A concept paper outlining the details of the PEFA exercise was agreed between the MoFED and FAD. This outlined in detail the implementation methodology, the roles and responsibilities of the stakeholders, the consultation and reporting arrangements, a detailed implementation plan and the skills and experience required by both internal assessment and external validation teams. The IMF external team leader visited Mauritius in September 2010 and discussed in detail the implementation approach and the application of the methodology with the technical team and other stakeholders as well as providing training on the use of the methodology. The concept paper formed the technical foundation for the contract between government of Mauritius and IMF, with the FAD input being financed by the government of Mauritius.
Following the initial guidance the technical team undertook a self-assessment in conjunction with MoFED departmental heads. During the drafting process remote support for technical issues arising was provided by the FAD. As a result of an intensive effort during October and November 2010 by the technical team and effective ownership and commitment by the MoFED, a comprehensive and commendable draft PEFA report was submitted to the FAD for validation by the external team in mid-November 2010. In parallel to this exercise it was agreed that World Bank would provide, a senior procurement and a senior accounting expert, and EU would finance a senior revenue administration expert to join the FAD led external team. The external team was staffed with skilled and experienced personnel to undertake the validation exercise as soon as the self assessment phase was complete.
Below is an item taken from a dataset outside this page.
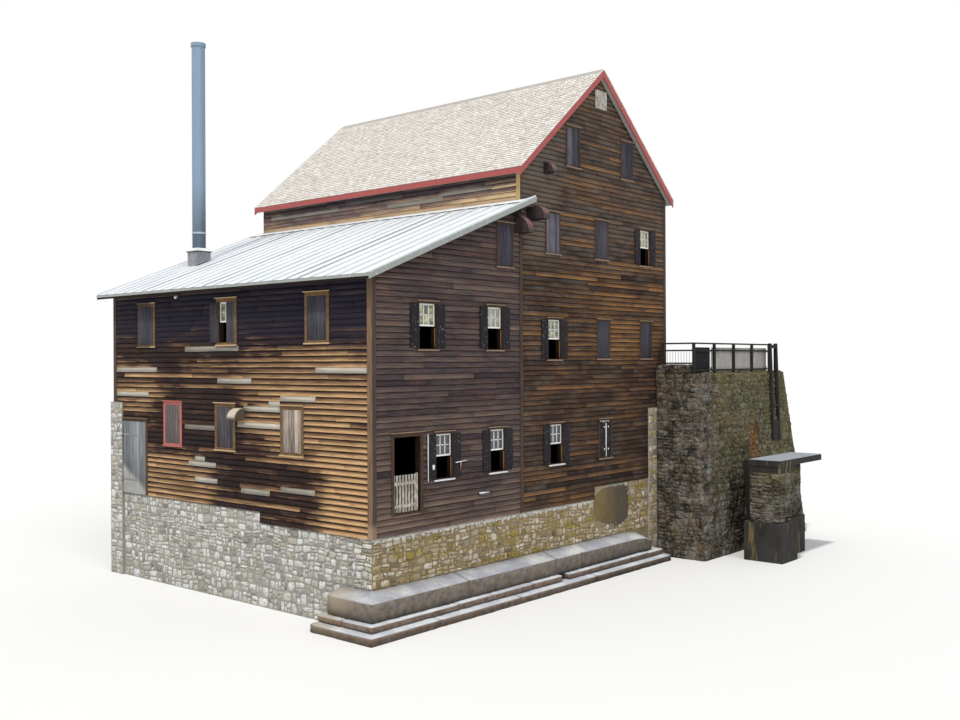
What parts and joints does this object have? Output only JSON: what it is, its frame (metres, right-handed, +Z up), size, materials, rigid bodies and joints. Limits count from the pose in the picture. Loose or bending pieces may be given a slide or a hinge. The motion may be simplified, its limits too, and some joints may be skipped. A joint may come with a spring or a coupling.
{
  "type": "watermill",
  "caption": "Old clapboard grist mill with a tall gabled block, a metal-roofed lean-to, rubble foundations and a sluice pier.",
  "frame": {"origin": "near corner of the walls' two shown faces, at the bottom of the lowest footing", "axes": "+X along the river front towards the abutment, +Y away from the river along the left wall, +Z up"},
  "size_m": [25.32, 18.3853, 19.44],
  "materials": {
    "rubble": "rough laid rubble",
    "rubble_dark": "mossy rubble",
    "concrete": "weathered concrete",
    "limestone_slab": "worn slabs",
    "dark_timber": "dark stained timber",
    "grey_boards": "bare grey boards",
    "floor_boards": "rough boards",
    "clapboard_left": "stained clapboard",
    "clapboard_front": "stained clapboard",
    "shingles": "weathered shingles",
    "red_trim": "red paint",
    "roof_metal": "bare galvanised sheet",
    "green_trim": "dull green paint",
    "corner_wood": "stained boards",
    "casing_wood": "stained boards",
    "shutter_wood": "bare weathered boards",
    "white_paint": "white paint",
    "white_paint_worn": "worn white paint",
    "glass": "window glass",
    "rusty_sheet": "rusted sheet",
    "stack_steel": "blue grey steel",
    "hinge_iron": "dark iron",
    "flashing": "dark flashing"
  },
  "bodies": {
    "building": {"abutment_wall": "rubble_dark", "attic_shutters": "white_paint", "back_stone_wall": "rubble", "back_wall": "clapboard_front", "board_fence": "grey_boards", "concrete_skirt": "concrete", "corner_boards": "corner_wood", "door_frames": "casing_wood", "dust_hoods": "rusty_sheet", "eave_fascias": "red_trim", "footing_slabs": "limestone_slab", "foundation_front": "rubble", "foundation_left": "rubble", "foundation_middle": "rubble", "front_wall_corner": "clapboard_front", "front_wall_doorway": "clapboard_front", "front_wall_lean": "clapboard_front", "front_wall_main": "clapboard_front", "front_wall_upper": "clapboard_front", "ground_floor": "floor_boards", "head_gate": "dark_timber", "hinge_pins": "hinge_iron", "lean_roof_deck": "floor_boards", "lean_roof_metal": "roof_metal", "lean_trim": "green_trim", "left_wall_near": "clapboard_left", "left_wall_over_door": "clapboard_left", "main_roof": "shingles", "middle_wall": "clapboard_left", "pier_concrete": "concrete", "pier_stone": "rubble_dark", "railing": "dark_timber", "rake_boards": "red_trim", "ridge_cap": "shingles", "right_stone_wall": "rubble", "right_wall": "clapboard_front", "sash_glass": "glass", "sashes": "white_paint", "sluice_boards": "dark_timber", "smoke_stack": "stack_steel", "stack_curb": "flashing", "upper_floors": "floor_boards", "window_casings": "casing_wood", "window_shutters": "shutter_wood"},
    "side_door": {"side_door": "grey_boards"},
    "picket_gate": {"picket_gate": "white_paint_worn"}
  },
  "joints": [
    {"name": "side_door_hinge", "type": "hinge", "parent": "building", "child": "side_door", "pos_m": [-0.057, 12.8, 2.93], "axis": [0, 0, -1], "range_deg": [0, 90]},
    {"name": "picket_gate_hinge", "type": "hinge", "parent": "building", "child": "picket_gate", "pos_m": [0.86, 0.091, 3.2], "axis": [0, 0, 1], "range_deg": [0, 90]}
  ]
}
The external team visited Mauritius in November 2010 and held extensive discussions with the government technical team and senior government officials and other stakeholders. The external team reviewed the draft PEFA report to ensure the ratings were supported by credible evidence and a revised validated PEFA report was produced by the external team for presentation and initial discussion with government in February 2011. The validation discussions were tough but held in a spirit of mutual cooperation and accountability with both sides keen to ensure a credible and high quality outcome. This was followed by a series of rigorous internal and external peer review processes including review by the PEFA secretariat. Once the reviews were complete and final agreement reached with the government of Mauritius in July 2011 the report was submitted to the IMF Board for approval and publication of the PEFA report occurred in September 2011. During this period the mission also prepared technical recommendations based on PEFA findings as one input to the ongoing development of a new PFM reform action plan.